Young professionals in Zimbabwe aren't immune to the pressures either (probably because so many of them work in the tourism industry the government seems set on sabotaging). One thirty-something from Bulawayo, the country's second city, attributed widespread drug use to the fact that "people are very stressed and need a release." He said that most people he knows have been on or are on drugs: coke and pills mostly. One of his friends died of a heart attack not long ago and another killed themselves around the same time. Both were stress-related. "The government is literally squeezing every penny from us," he frets, "it's just so hard to make business work here."

It seems pretty callous to follow the above with an observation that incompetent governance can spell fun for nightlife, yet through this despair the release of music is more important than ever. Despite the country facing so many challenges, and alcohol and drug abuse presenting an ever-present threat, the country's music scene remains a channel of hope.
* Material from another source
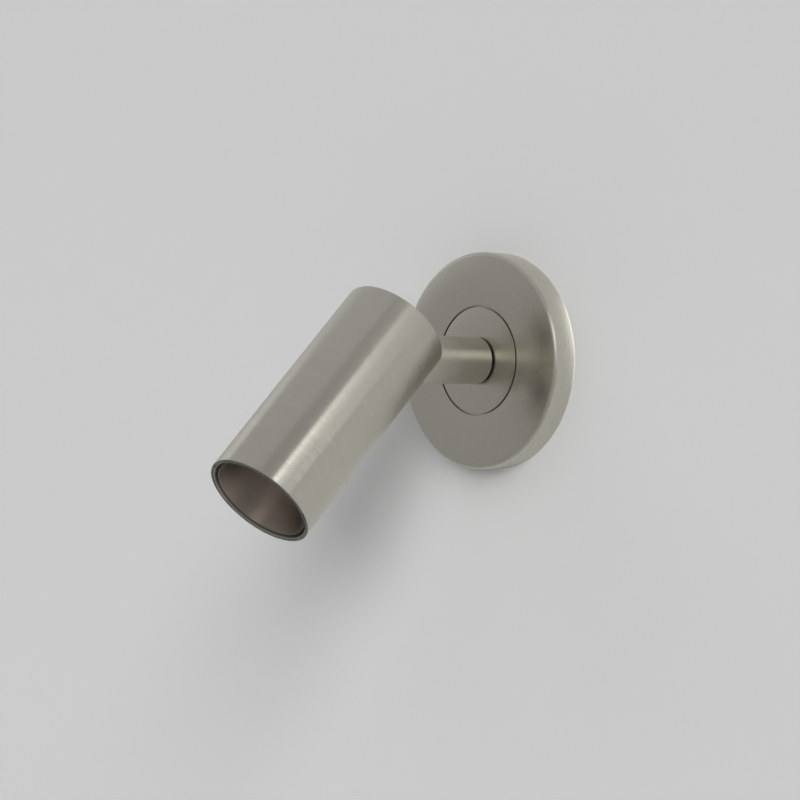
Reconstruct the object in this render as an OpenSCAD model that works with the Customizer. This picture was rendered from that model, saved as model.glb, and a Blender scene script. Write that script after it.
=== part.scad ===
// Tube wall light: a wall plate, a stem that swivels in it, and a tube head that tilts on the stem.
// The origin is the centre of the plate's back, on the wall. -Y points out of the wall and +Z points up.

/* [Wall plate] */
// Diameter of the wall plate
plate_d = 110; // [106:1:130]
// How far the wall plate stands out of the wall
plate_depth = 13.5; // [13.5:0.5:20]
// Thickness of the plate's side wall
plate_wall = 2.5; // [2:0.1:3]
// Thickness of the plate's front
plate_front = 3.5; // [3.2:0.1:4]
// Radius of the plate's soft front edge
plate_round = 2; // [1:0.1:2.4]

/* [Centre disc] */
// Diameter of the flush centre disc
disc_d = 54; // [52:0.5:58]
// Width of the gap round the disc
disc_gap = 1; // [0.5:0.05:1.2]
// Thickness of the disc
disc_t = 2; // [1.5:0.1:2.4]
// Diameter of the hub behind the disc
hub_d = 26; // [25:0.5:28]
// Distance from the disc's front to the hub's back
hub_depth = 4.5; // [4:0.1:4.5]
// Depth of the threaded spigot behind the disc
spigot_depth = 3.5; // [3.5:0.1:4]
// Wall of the threaded spigot
spigot_wall = 3; // [2:0.1:4]

/* [Swivel] */
// Outside diameter of the hollow nipple that the stem turns on
nipple_d = 16; // [14:0.5:17]
// Bore of the nipple
nipple_bore = 10; // [8:0.5:11]
// Wall of the plastic bush round the nipple
bush_wall = 1; // [0.8:0.1:1.4]
// Shadow gap between the disc and the stem, filled by the bush's flange
shadow_gap = 1.2; // [0.8:0.1:1.6]
// How far the flange stays inside the stem's outside
flange_inset = 1.4; // [0.8:0.1:1.8]
// Thickness of the swivel nut
swivel_nut_t = 2.2; // [1.8:0.1:2.4]
// Width of the swivel nut across its flats
swivel_nut_af = 22; // [20:0.5:23]

/* [Stem] */
// Outside diameter of the stem
stem_d = 24; // [20:0.5:26]
// Wall of the stem tube
stem_wall = 2; // [1.5:0.1:2.5]
// Distance from the wall to the tilt pivot
pivot_out = 86; // [82:1:110]
// Thickness of the stem tube's closed end
stem_end_t = 5; // [4:0.5:8]

/* [Tilt joint] */
// Width of the knuckle's tongue
tongue_w = 12; // [10:0.5:13]
// Radius of the eye on the tongue
eye_r = 10; // [8:0.5:10]
// Distance from the pivot to the knuckle's shoulder
shoulder_back = 16; // [15:0.5:18]
// Diameter of the pivot bolt
bolt_d = 5; // [4:0.5:6]
// Thickness of each friction washer
friction_t = 0.9; // [0.6:0.1:1]
// Thickness of each cheek of the carrier
cheek_t = 2; // [1.5:0.1:2]
// Tilt of the head below straight out, as in the photograph
head_tilt = 45; // [0:1:90]

/* [Head] */
// Outside diameter of the head tube
head_d = 55; // [50:0.5:58]
// Wall of the head tube
head_wall = 2; // [1.6:0.1:2]
// Length of the head tube
head_length = 119; // [118:1:140]
// Distance from the tube's rear end to the pivot
pivot_back = 22; // [21:0.5:26]
// Radius on the tube's rear edge
head_round = 0.8; // [0.4:0.1:1]
// Clearance of the stem in the tube's slot
slot_gap = 0.5; // [0.4:0.1:1]
// Thickness of the rear cap
cap_t = 2; // [1.5:0.1:3]

/* [Lamp and baffle] */
// Gap between the lamp and the tube's bore, which leaves a lamp of 50 mm
lamp_gap = 0.5; // [0.4:0.05:1]
// Length of the lamp without its pins
lamp_length = 46.5; // [45:0.5:48]
// Diameter of the lamp holder
holder_d = 25; // [24:0.5:28]
// Height of the lamp holder
holder_h = 14; // [13:0.5:15]
// Distance between the lamp's two pins
pin_spacing = 10; // [10:0.1:10.2]
// How far the baffle sits inside the mouth
baffle_inset = 0.8; // [0.4:0.1:2]
// Gap between the baffle and the tube's bore
baffle_gap = 1.1; // [0.8:0.1:1.5]
// Wall of the baffle at the mouth
baffle_lip = 0.9; // [0.6:0.1:1.2]
// Radius of the baffle's narrow end
baffle_throat_r = 19.5; // [17:0.5:20]

/* [Backplate] */
// Diameter of the backplate
back_d = 94; // [90:1:96]
// Thickness of the backplate
back_t = 1.5; // [1.2:0.1:1.6]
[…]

Ryan remains a powerful symbol of this. Although the obstacles don't let up for the supremely talented musician—he's 36 and yet to be signed—his outlook is sunny. He attributes this to "Zimbabwean optimism," and speaks proudly to me of the people, their strength and his country. When I ask him how he describes it to fans abroad he answers that "I tell them Zimbabwe is basically paradise." It seemed a comically upbeat answer when you consider Mugabe's regime, but then I looked around me and considered the beautiful landscape, and unbreakable spirit behind the music. Maybe Zimbabwe is a strange kind of paradise after all.